* begin RECORDS FOR THIS EXERCISE *
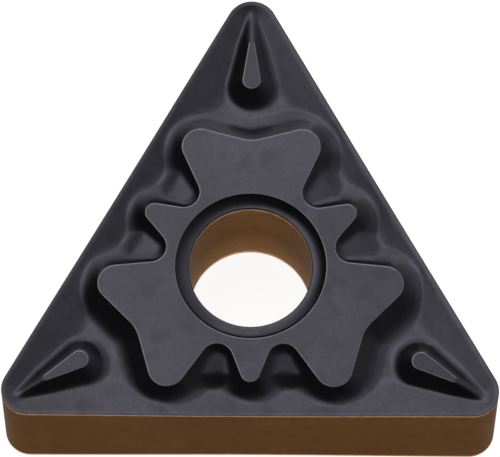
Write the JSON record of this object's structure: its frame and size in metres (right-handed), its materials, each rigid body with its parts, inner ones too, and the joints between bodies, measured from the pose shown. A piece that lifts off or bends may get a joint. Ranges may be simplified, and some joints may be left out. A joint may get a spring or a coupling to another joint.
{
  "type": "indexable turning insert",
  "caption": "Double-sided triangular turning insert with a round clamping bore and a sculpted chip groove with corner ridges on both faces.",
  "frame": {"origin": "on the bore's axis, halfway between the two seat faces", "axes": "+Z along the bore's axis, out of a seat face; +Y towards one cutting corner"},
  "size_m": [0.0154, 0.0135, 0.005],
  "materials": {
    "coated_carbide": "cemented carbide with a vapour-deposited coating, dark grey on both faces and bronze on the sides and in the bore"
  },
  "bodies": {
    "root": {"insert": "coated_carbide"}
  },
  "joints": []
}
* end RECORDS FOR THIS EXERCISE *
* begin RECORDS FOR THIS EXERCISE *
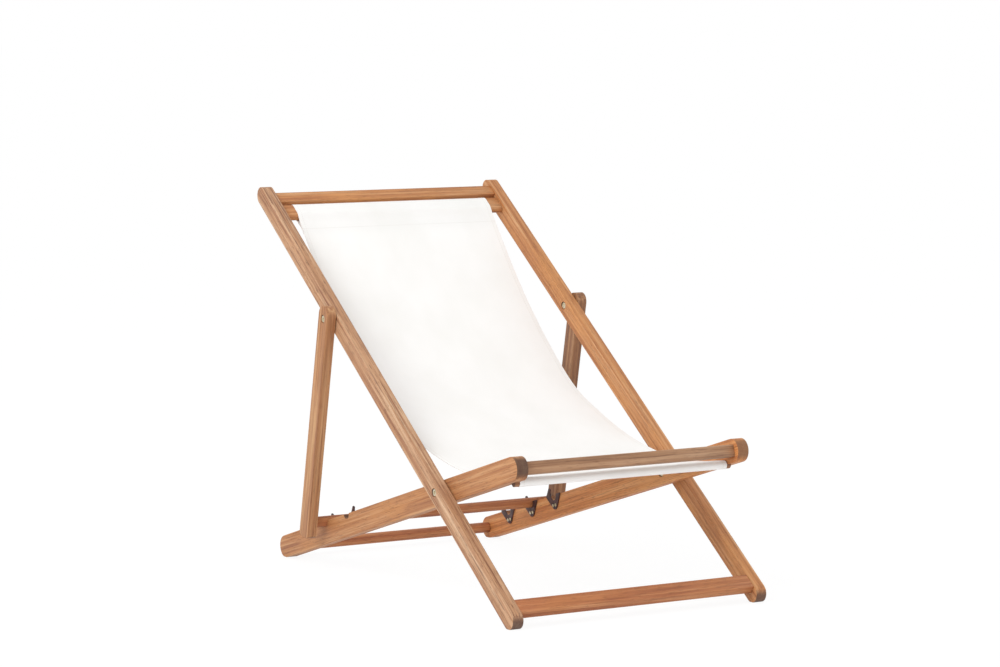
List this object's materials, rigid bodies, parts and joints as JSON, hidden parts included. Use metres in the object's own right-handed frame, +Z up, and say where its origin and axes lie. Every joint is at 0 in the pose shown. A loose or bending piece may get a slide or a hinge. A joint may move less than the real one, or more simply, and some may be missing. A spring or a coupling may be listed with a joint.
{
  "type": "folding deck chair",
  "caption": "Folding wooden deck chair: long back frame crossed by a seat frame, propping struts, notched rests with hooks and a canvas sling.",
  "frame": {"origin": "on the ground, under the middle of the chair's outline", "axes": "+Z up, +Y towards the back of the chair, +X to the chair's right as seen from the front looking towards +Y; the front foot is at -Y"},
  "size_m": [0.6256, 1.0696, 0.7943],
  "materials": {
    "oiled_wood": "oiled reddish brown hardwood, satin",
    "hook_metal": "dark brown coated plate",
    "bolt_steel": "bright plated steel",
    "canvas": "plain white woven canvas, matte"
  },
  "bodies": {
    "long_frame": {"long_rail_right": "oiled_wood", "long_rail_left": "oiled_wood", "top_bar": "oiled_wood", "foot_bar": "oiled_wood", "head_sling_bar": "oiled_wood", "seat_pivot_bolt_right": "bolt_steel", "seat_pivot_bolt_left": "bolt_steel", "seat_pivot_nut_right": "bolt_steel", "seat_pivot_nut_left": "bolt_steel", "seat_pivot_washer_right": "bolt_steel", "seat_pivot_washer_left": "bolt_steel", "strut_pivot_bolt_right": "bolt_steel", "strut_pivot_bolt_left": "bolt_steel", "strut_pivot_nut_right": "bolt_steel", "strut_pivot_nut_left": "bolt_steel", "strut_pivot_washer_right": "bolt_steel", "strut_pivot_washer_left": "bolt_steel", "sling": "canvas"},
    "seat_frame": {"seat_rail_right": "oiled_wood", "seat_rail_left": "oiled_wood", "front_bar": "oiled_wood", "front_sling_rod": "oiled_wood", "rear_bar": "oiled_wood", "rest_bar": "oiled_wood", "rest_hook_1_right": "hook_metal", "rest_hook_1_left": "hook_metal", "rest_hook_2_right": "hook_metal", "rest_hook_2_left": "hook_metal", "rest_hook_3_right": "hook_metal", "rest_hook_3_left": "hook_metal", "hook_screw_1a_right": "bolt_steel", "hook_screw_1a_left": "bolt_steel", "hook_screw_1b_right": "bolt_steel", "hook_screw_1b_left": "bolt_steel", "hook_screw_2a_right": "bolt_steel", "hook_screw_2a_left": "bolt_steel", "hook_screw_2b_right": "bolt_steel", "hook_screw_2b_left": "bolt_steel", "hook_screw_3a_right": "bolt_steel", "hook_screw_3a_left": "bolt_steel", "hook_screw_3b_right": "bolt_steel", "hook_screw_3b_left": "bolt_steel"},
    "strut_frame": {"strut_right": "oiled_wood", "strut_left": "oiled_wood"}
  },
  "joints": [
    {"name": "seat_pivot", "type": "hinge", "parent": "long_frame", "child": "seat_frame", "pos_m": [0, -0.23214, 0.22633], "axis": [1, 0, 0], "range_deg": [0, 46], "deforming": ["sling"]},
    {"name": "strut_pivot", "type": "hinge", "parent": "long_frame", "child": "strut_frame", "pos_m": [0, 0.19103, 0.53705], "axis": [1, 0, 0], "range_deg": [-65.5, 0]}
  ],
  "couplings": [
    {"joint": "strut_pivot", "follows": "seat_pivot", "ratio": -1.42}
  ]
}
* end RECORDS FOR THIS EXERCISE *
* THE REQUEST: Check every line for "hinge" and show the ones that have it.

* EXERCISE OUTPUT:
List this object's materials, rigid bodies, parts and joints as JSON, hidden parts included. Use metres in the object's own right-handed frame, +Z up, and say where its origin and axes lie. Every joint is at 0 in the pose shown. A loose or bending piece may get a slide or a hinge. A joint may move less than the real one, or more simply, and some may be missing. A spring or a coupling may be listed with a joint.
    {"name": "seat_pivot", "type": "hinge", "parent": "long_frame", "child": "seat_frame", "pos_m": [0, -0.23214, 0.22633], "axis": [1, 0, 0], "range_deg": [0, 46], "deforming": ["sling"]},
    {"name": "strut_pivot", "type": "hinge", "parent": "long_frame", "child": "strut_frame", "pos_m": [0, 0.19103, 0.53705], "axis": [1, 0, 0], "range_deg": [-65.5, 0]}